17. The pre-binding interviews and document review were scheduled for February 10-11 and 14-15, 2000 at Alea's offices in Norwalk, Connecticut. I organized a team of PXRE personnel to attend, including myself, Christopher Wachter, Robert Yenke, Stephen Bodnar, James Nisch, and Jose Crespo. At the pre-binding interview and document review, I both supervised the team and directly participated in interviews of former Equus Re personnel, including Lydia Kam, the former President and Chief Operating Officer of Equus Re.
18. I personally interviewed Lydia Kam during our visit in February 2000. As discussed further below, during the interview, Ms. Kam made specific statements and representations which reinforced the written statements contained in the Solicitation Package about Equus Re's underwriting approach and methodology. In addition, members of the PXRE team met and worked closely with other Equus Re personnel during the pre-binding interviews and document review, including Elizabeth Sander and Daniel Anelante, and reported back to me.
19. As discussed further below, we at PXRE relied upon these statements and representations in agreeing to the Retro Treaty transaction. As discussed above, I now know that these statements and representations were false and misleading at the time they were made. As I explain below, I would not have recommended to PXRE senior management and the PXRE underwriting committee that PXRE enter into the transaction if I had known that these statements and representations were false or were misleading.
20. Both during and after the pre-binding interviews and document review, I asked Mr. Wachter to develop a model for pricing the transaction. As I explain further below, Lumbermens' statements and representations regarding Equus Re's underwriting approach were essential in order for PXRE to proceed with its pricing and actuarial analysis. These representations, as discussed in more detail below, indicated to me that Equus Re underwrote each contract in the Protected Portfolio on its merits. PXRE, in turn, was able to construct its pricing model based on this fundamental and critical representation.
21. After we had developed prices that we were comfortable offering to Lumbermens, I sent the letter to Mr. Frank attached as Ex. E, offering among other *987 options the one which was ultimately accepted by Lumbermens.
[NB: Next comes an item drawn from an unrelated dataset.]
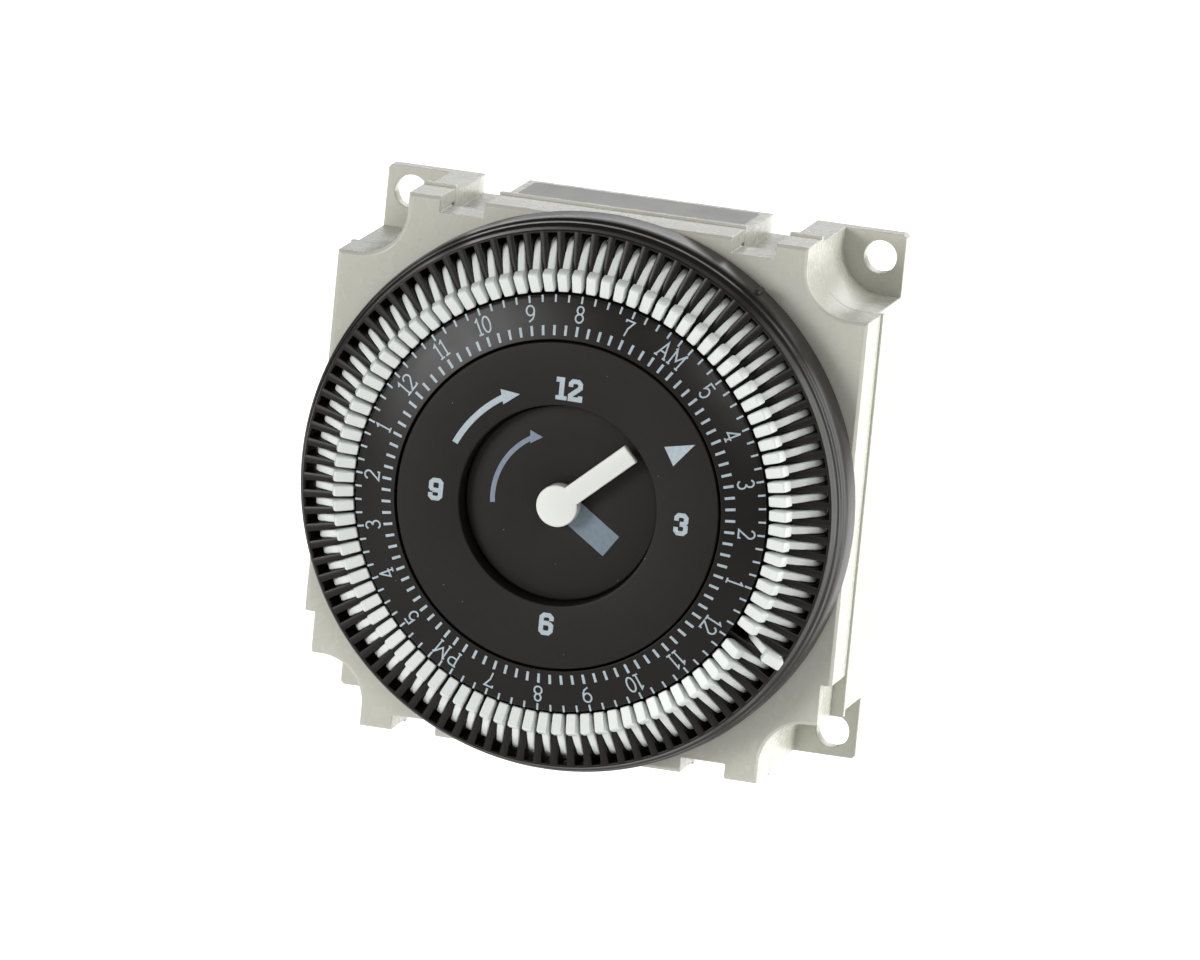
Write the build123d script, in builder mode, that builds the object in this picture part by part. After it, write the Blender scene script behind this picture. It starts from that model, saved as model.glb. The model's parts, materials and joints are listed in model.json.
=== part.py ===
from build123d import *
import os
from math import acos, asin, cos, degrees, pi, radians, sin, tan

os.makedirs("parts", exist_ok=True)

# A panel-mounted 24-hour timer. The origin is on the dial's axis, in the plane of the mounting
# lugs' rear faces. +X is to the right and +Z is up, seen from the front, which faces -Y.
# Heights are measured forwards from the mounting plane. Bearings are in degrees clockwise from
# straight up, seen from the front.

# ---- time shown -------------------------------------------------------------------------------
hours_shown = 4
minutes_shown = 8
pointer_bearing = 58.84

# ---- dial and trippers, plan sizes -------------------------------------------------------------
dial_diameter = 72.0
dial_overhang = 1.0
tripper_count = 96
slot_width = 1.15
slot_length = 7.0
rim_edge = 0.85
rim_flare = 1.2
rim_mark_bearing = 36.0
rim_mark_radius = 0.45
rim_mark_length = 3.0
centre_plate_radius = 21.1
centre_recess_radius = 12.9
hour_disc_radius = 12.6
tower_radius = 9.0
tower_wall = 1.2
peg_radius = 0.9
peg_count = 3

# ---- running fits and gaps ---------------------------------------------------------------------
running_fit = 0.05
arbor_fit = 0.04
press_gap = 0.02
seat_gap = 0.3
side_gap = 0.3

# ---- case --------------------------------------------------------------------------------------
case_inset = 0.5
case_wall = 1.8
notch_depth = 8.6
notch_radius = 6.0
hole_inset = 3.75
hole_diameter = 4.3
lug_thickness = 2.3
snap_offset = 19.2
snap_width = 5.8
snap_depth = 2.0
snap_ledge = 1.0
snap_slit = 1.5
hook_gap = 0.2
channel_depth = 2.5
seam_bead = 0.3
seam_bead_height = 1.0
post_inset_x = 6.5
post_inset_z = 16.0
post_radius = 2.4
post_hole_depth = 6.0
side_snap_offset = -24.0
side_snap_width = 6.0
side_snap_depth = 1.4
edge_break = 0.4

# ---- stack of the movement, from the mounting plane forwards -----------------------------------
motor_floor_gap = 0.2
motor_length = 9.4
plate_thickness = 1.6
collar_thickness = 0.25
spring_height = 0.3
wheel_thickness = 1.4
layer_gap = 0.3
drive_gear_thickness = 1.0
flange_thickness = 0.4
cover_thickness = 2.0
cover_skirt = 5.5

# ---- dial heights above its back ---------------------------------------------------------------
dial_gap = 0.4
dial_pivot_rise = 4.1
dial_shoulder_rise = 4.3
dial_rim_rise = 8.1
rib_slope = 1.0
rib_hold = 0.9
face_edge_rise = 3.0
face_drop = 1.5
lip_rise = 0.3
web_thickness = 1.4
web_drop = 0.5
face_thickness = 1.3
inner_wall = 1.5
slot_wall = 1.2
groove_lead = 0.1

# ---- gears -------------------------------------------------------------------------------------
pressure_angle = radians(25)
addendum = 0.8
dedendum = 1.05
backlash = 0.12
train_module = 0.6
minute_pinion_teeth = 10
motion_wheel_teeth = 40
motion_pinion_teeth = 12
hour_wheel_teeth = 36
drive_teeth = 18
ring_teeth = 72
motor_module = 0.4
motor_pinion_teeth = 20
centre_wheel_teeth = 50
motion_bearing = 150.0
motor_bearing = 270.0
web_hole_radius = 2.0
centre_web_holes = 5
centre_web_circle = 6.0
motion_web_holes = 6
motion_web_circle = 7.4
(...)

The Scope, Purpose and Limitations of the Pre-Binding Interviews and Document Review
22. The purpose of our on-site visit at Alea in February 2000 was to: (a) meet and interview senior Alea (former Equus Re) personnel to discuss and learn more about Equus Re's approach and methodology in connection with reinsurance underwriting; (b) to review a sampling of the underwriting and claim files in the Protected Portfolio to confirm our initial pricing; and (c) validate our understanding of the composition (by line of business) of the Protected Portfolio.
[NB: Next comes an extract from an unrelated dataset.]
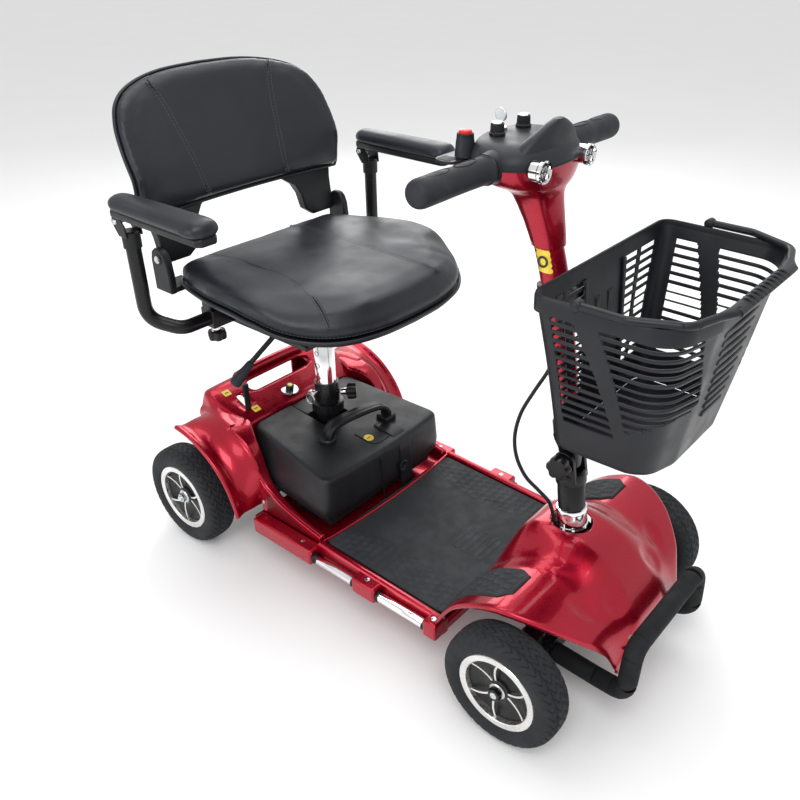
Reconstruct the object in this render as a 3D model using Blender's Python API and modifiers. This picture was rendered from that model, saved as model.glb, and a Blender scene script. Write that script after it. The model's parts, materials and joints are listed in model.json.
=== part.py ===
"""Four-wheeled travel mobility scooter, in metres, +Z up, front towards -Y, rider's right towards -X.

The design frame has its origin on the ground midway between the axles. The root empty then
shifts everything along Y, so that the origin is at the middle of the bounding box's floor.
Every piece is one object. A moving piece hangs from an empty that stands on its joint's axis.
"""

import math

import bmesh
import bpy
from mathutils import Vector

# Driving dimensions
SHIFT_Y = 0.03862
GAP = 0.0004
SHELL = 0.003

WHEEL_RADIUS = 0.100
TYRE_HALF_WIDTH = 0.0290
RIM_RADIUS = 0.0655
HALF_TRACK = 0.2175
FRONT_AXLE_Y = -0.3725
REAR_AXLE_Y = 0.3657
KINGPIN_X = 0.165
TIE_ROD_Y = FRONT_AXLE_Y + 0.060
TIE_PIN_X = KINGPIN_X

STEM_AT_DECK = Vector((0.0, -0.340, 0.249))
STEM_AXIS = Vector((0.0, 0.1170, 0.9931)).normalized()
STEM_RADIUS = 0.021
TILT_Z = 0.365

POST_Y = 0.200
POST_RADIUS = 0.0190
DECK_HALF_WIDTH = 0.186
PAN_FRONT_Y = -0.232
PAN_REAR_Y = 0.222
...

23. The February 2000 visit (hereafter referred to as the "Pre-Binding Audit") was not intended to be, nor was it understood by either PXRE or Lumbermens to be an examination by PXRE of each and every document in each and every underwriting and claim file. Instead, the approach taken by PXRE which, consistent with my years of experience, was the normal and customary approach in the reinsurance industry for transactions of this type was to review a sampling of files and documents, while relying on verbal statements made by the Equus Re personnel, in evaluating the transaction. I note that this was also the approach adopted by Tillinghast in developing its conclusion that the Protected Portfolio would have a 75% loss ratio.
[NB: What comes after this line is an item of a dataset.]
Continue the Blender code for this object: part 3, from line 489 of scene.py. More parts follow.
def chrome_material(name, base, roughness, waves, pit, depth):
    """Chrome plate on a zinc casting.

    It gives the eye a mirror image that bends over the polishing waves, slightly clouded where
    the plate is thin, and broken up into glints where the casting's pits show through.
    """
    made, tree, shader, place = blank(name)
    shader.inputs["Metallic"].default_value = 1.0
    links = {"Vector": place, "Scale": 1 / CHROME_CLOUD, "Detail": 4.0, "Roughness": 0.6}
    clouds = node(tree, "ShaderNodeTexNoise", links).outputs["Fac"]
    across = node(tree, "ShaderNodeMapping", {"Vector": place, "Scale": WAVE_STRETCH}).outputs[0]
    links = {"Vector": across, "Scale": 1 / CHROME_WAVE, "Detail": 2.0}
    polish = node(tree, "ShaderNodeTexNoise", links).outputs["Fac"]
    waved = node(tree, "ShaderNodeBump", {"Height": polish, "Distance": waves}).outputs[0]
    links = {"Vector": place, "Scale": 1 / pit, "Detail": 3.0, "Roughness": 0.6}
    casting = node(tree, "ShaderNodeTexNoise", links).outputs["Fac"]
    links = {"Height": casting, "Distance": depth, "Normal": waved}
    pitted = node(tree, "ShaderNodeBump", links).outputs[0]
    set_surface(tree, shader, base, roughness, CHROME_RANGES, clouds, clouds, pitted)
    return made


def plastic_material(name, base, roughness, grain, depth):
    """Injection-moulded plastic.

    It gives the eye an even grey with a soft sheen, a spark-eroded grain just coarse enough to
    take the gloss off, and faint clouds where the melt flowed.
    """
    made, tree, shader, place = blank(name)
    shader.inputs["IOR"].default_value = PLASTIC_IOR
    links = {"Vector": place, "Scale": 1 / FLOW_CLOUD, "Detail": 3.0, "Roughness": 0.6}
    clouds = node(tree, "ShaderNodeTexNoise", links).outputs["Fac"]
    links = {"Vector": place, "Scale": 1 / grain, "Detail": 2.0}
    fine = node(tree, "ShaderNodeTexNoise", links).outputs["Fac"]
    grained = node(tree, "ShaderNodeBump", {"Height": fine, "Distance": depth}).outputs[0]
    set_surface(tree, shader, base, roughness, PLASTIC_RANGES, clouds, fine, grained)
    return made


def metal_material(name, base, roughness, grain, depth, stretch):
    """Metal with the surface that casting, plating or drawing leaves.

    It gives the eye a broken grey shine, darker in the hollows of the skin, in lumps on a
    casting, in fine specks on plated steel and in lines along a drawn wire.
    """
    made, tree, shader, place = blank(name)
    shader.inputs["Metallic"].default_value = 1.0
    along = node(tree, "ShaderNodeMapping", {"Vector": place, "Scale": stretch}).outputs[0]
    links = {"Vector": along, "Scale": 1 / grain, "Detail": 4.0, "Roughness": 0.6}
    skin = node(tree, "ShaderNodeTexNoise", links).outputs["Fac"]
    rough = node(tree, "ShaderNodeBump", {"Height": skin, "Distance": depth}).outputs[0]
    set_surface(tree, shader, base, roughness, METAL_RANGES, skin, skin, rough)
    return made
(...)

24. There are several reasons why this was the approach adopted by PXRE:
Lumbermens did not afford PXRE the time or the opportunity to review each document in each file. There were approximately 350 different reinsurance treaties in the Protected Portfolio. The underwriting and claim files for these treaties were extremely voluminous, amounting to over 200,000 pages. Prior to going to Alea, I was told by Mr. Frank that PXRE would have three or four days to complete our interviews and document review. It obviously would have been physically impossible for PXRE's team to examine each document in each file over that period of time.
NOTES
[1] Mayer's later statements include, for example, a statement of why Lumbermens purportedly understood what PXRE's pre-contract audit of the portfolio involved was not intended to be (Aff.¶ 23), even though his professional credentials do not include any degrees in mindreading or ESP. And Mayer's ensuing lengthy treatment of various claimed precontractual statements and representations cannot prevail over the later-stated express contractual negation of such matters, so as to alter or supersede the understandings subsequently contained in the contract itself.
[2] As Opinion at 3 n. 1 has pointed out, the parties to the reinsurance arrangement dealt with by this Court in Mutuelle Generale Francaise Vie v. Life Assurance Co. of Pa., 688 F. Supp. 386, 398 (N.D.Ill.1988) expressly provided in their contract that the PXRE counterpart there "was entitled to place its `highest faith' in" the Lumbermens counterpart in that case, which there had the obligations of administering and reporting on the ceded policies. Nothing even hints at the notion that PXRE, whose business is reinsurance, was less capable of seeking just such an undertaking from Lumbermens.
[1] Exhibit references are to the exhibits annexed to PXRE's Rule 56.1 Statement.